SOURCE DATA:

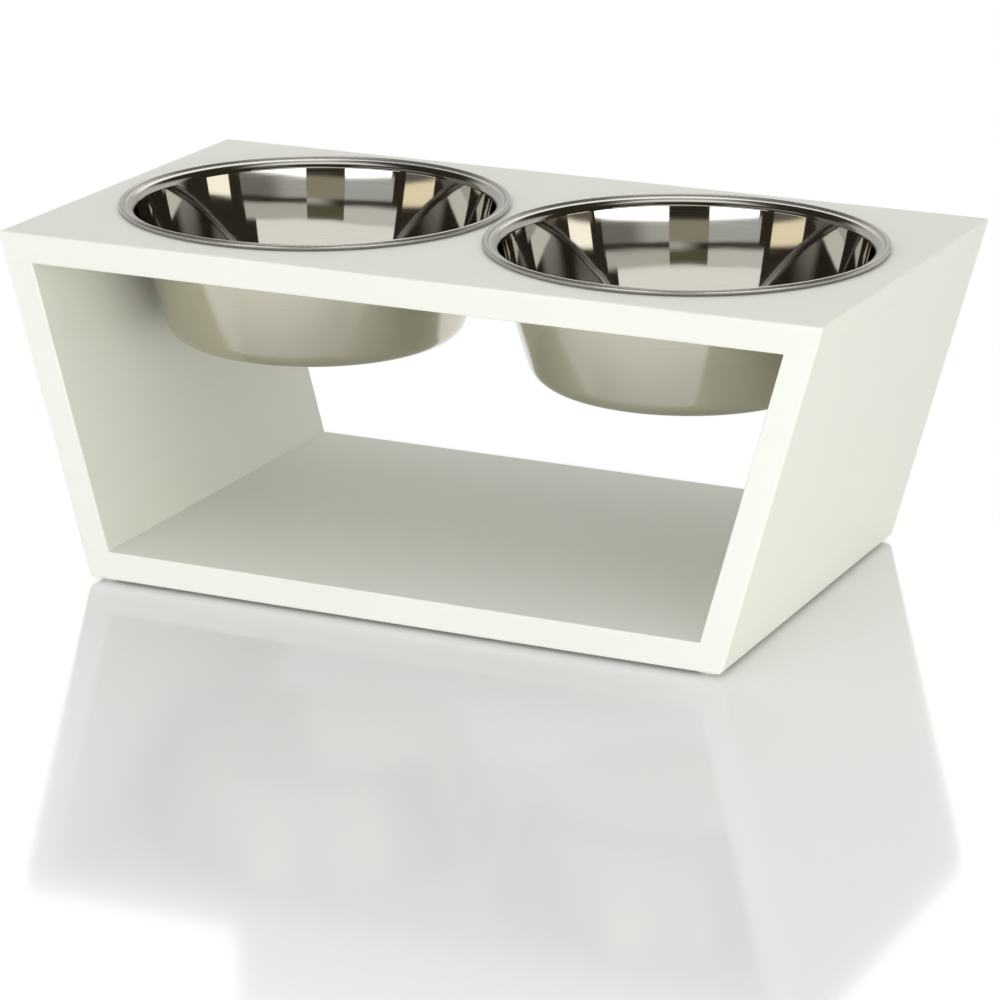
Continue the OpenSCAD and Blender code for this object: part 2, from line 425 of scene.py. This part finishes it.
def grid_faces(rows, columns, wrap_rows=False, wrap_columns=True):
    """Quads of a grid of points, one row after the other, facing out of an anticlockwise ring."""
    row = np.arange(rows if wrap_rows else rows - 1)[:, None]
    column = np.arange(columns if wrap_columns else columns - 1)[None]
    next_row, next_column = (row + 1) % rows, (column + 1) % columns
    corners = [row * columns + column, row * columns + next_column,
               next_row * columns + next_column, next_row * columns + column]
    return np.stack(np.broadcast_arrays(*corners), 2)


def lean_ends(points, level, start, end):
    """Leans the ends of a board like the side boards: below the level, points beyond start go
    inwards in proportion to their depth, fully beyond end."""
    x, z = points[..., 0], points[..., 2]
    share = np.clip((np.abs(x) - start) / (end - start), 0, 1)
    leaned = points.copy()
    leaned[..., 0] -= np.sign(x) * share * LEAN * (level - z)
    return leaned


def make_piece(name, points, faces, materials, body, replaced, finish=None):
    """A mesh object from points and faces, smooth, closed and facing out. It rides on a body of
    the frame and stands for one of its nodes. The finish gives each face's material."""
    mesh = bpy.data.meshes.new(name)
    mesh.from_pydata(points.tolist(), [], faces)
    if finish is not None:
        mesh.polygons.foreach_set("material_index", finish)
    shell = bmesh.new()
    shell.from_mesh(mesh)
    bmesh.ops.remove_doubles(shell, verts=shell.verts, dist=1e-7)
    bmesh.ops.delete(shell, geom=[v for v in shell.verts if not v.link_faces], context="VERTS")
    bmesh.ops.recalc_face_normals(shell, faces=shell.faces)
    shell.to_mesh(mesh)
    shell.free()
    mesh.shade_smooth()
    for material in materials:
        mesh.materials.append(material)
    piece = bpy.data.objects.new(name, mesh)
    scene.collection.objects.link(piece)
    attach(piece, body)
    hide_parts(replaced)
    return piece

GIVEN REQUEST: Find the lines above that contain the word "body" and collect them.

RIGHT ANSWER:
def make_piece(name, points, faces, materials, body, replaced, finish=None):
    """A mesh object from points and faces, smooth, closed and facing out. It rides on a body of
    attach(piece, body)